Narwhalelife · 15/01/2023 08:34

@Coffeellama i appreciate the reply. DD is aware of bf although never met him. I never say that to her, I just said can one of your nights with dad be Sunday but as you say the teenager in her will likely know why.

I never want her to feel unwanted and I make sure we have quality time together, But then trying to fit in with the things she wants to do is also difficult at times.

OP posts:
NuffSaidSam · 15/01/2023 17:32

I think you are being a little bit unreasonable in the sense that this has been a big change for everyone and it's been working well, but now you've got a new boyfriend you want to change the system (moving from ad hoc to set days). It is unreasonable to expect two other people to fundamentally shift their arrangement to accommodate your boyfriend. PP is correct that you should have asked your ex directly and not gone via a 13 year old. She probably was stressed out having to essentially organise her own childcare!

BUT you're obviously not unreasonable to want one night away/to do something for yourself.
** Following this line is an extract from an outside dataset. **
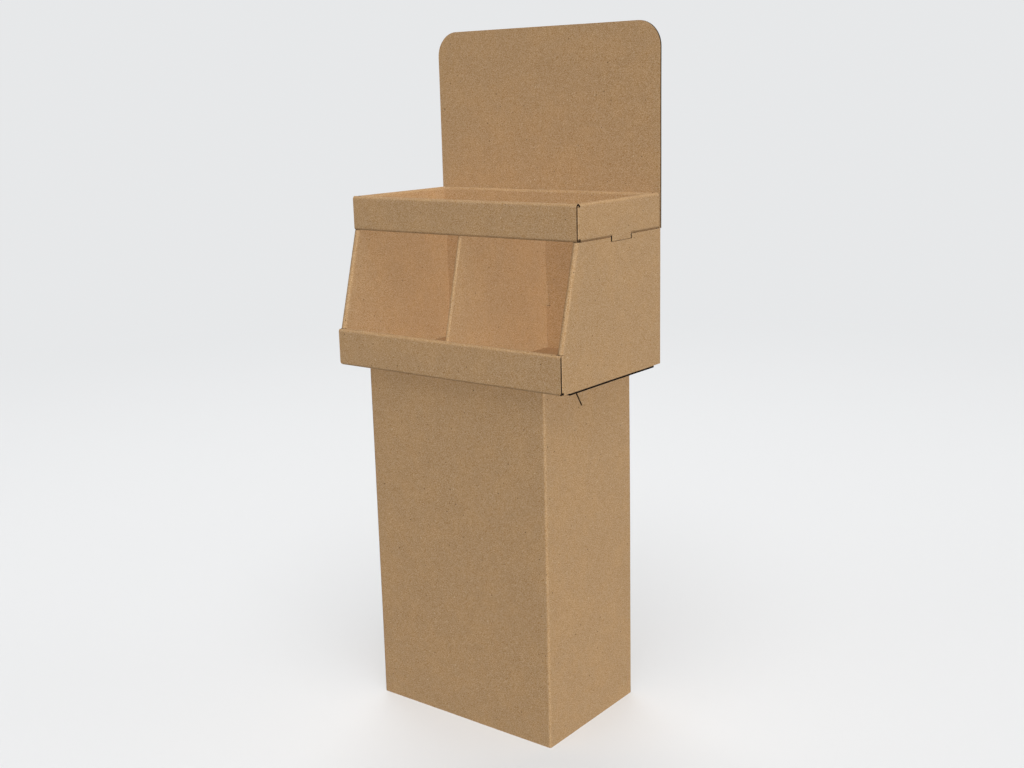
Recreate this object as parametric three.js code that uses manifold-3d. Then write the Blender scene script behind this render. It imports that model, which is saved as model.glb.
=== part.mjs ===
// A tiered floor display of plain brown corrugated board, in millimetres, +Z up, front towards -Y.
// Every piece is one die-cut sheet of the same board, folded and tucked without fasteners.
// A glued column carries a support plate; on that stands a slant-sided shelf unit with a front lip,
// a centre divider and a tall back that rises into a header, and an open tray lies on top of it.
import * as THREE from 'three';
import { mergeVertices } from 'three/addons/utils/BufferGeometryUtils.js';
import Module from 'manifold-3d';

const wasm = await Module();
wasm.setup();

// The board and its folds
const board = 4; // thickness of the sheet
const foldInside = 2; // inside radius of a visible fold
const tightInside = 0.5; // inside radius of a fold pressed over an edge
const doubleWall = 14; // over both layers of a rolled-over wall
const dividerWall = 10; // over both layers of the divider
const arcSteps = 6; // flats in a quarter turn
const clearance = 0.3; // between pieces that slide on one another
const looseFit = 0.5; // between an edge and the wall that it stands against

// The column and its brace
const columnWidth = 510;
const columnDepth = 342;
const columnHeight = 828;
const glueFlap = 35;

// The plate between the column and the shelf unit
const plateInset = 3; // front and back edges behind the column's faces
const plateRim = 8.5; // left outside the window that the tab is folded from
const plateTabWidth = 190;
const plateTabCentre = 22; // behind the middle
const plateTabSlant = 39; // how far the tab's front side leans in
const plateTabRound = 20; // radius of the tab's rear corner

// The shelf unit
const shelfWidth = 641;
const shelfDepth = 401;
const shelfHeight = 312;
const lipHeight = 86;
const lipEarRise = 2; // the ends of the lip's front layer hang free above the plate
const lipEarChamfer = 4;
const slantSetback = 6; // from the lip's front face to the slanted edges at the lip's top
const cornerFlap = 55; // length of a flap that is tucked into a rolled-over wall
const floorFlapHeight = 68;
const linerGap = 4; // between the back panel and the lining in front of it
const linerSideGap = 2; // between the lining's floor and the inner side layers
const dividerSlotWidth = 22.5;
const dividerSlotHeight = 57;
const dividerSlotRise = 103; // from the lining's floor
const dividerSlotShift = 5.25; // the slot's middle is to the right of the divider
const dividerTabLength = 7.5;
const dividerHeadSetback = 4; // its slanted front stands this far behind the tray's face at the top

// The tray and the header
const traySideInset = 2; // side faces within the shelf unit's
const trayDepth = 329;
const trayHeight = 79.5;
const trayTabWidth = 75;
const trayTabStart = 133; // behind the tray's front face
const trayTabDrop = 10;
const trayNotchFront = 7.5; // free space before the tab in its notch
const trayNotchRear = 0.4;
const trayRearGap = 2.5; // the side walls stop short of the tray's back by this
const headerRise = 376.5; // above the tray
const headerCorner = 58;

// Levels and faces that the pieces share
const plateBottom = columnHeight;
const shelfBottom = plateBottom + board;
const floorTop = shelfBottom + board;
const linerTop = floorTop + board;
const lipTop = shelfBottom + lipHeight;
const sideTop = shelfBottom + shelfHeight;
const trayTop = sideTop + trayHeight;
const headerTop = trayTop + headerRise;
const shelfFront = -shelfDepth / 2;
const shelfBack = shelfDepth / 2;
const sideOuter = shelfWidth / 2;
const sideGapOuter = sideOuter - board;
const sideInner = sideOuter - doubleWall;
const sideGapInner = sideInner + board;
const backFace = shelfBack - board;
const linerFace = backFace - linerGap - board;
const trayBack = backFace - clearance;
const trayFront = trayBack - trayDepth;
const trayOuter = sideOuter - traySideInset;
const trayInner = trayOuter - doubleWall;
const overhang = (shelfWidth - columnWidth) / 2;

const foldLine = foldInside + board / 2; // centre line radius of a visible fold
const tightLine = tightInside + board / 2;
const rollLine = (doubleWall - board) / 2; // centre line radius of a roll-over

const sides = [-1, 1];
const reach = 1000; // longer than any piece, for cutting tools
const gridPerMm = 1000; // points are rounded to this grid, so that faces that should meet do

function solidOf(geometry) {
  geometry.deleteAttribute('normal');
  geometry.deleteAttribute('uv');
  const merged = mergeVertices(geometry);
  const positions = merged.attributes.position.array;
  return new wasm.Manifold(new wasm.Mesh({
    numProp: 3,
    vertProperties: Float32Array.from(positions, (value) => Math.round(value * gridPerMm) / gridPerMm),
    triVerts: new Uint32Array(merged.index.array),
  }));
}

function join(pieces) {
  return pieces.reduce((whole, piece) => whole.add(piece));
}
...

You need to work it differently. Say to DD 'I'm going to X with X, would you prefer to stay at your Dad's or with Aunty Sue?' and that's it. She can choose, but you are going.

Also bear in mind that whilst she might have coped well with her parents living separately the idea of Mum going on a romantic weekend with her new boyfriend is going to be both horrific and quite troubling for a teenager!!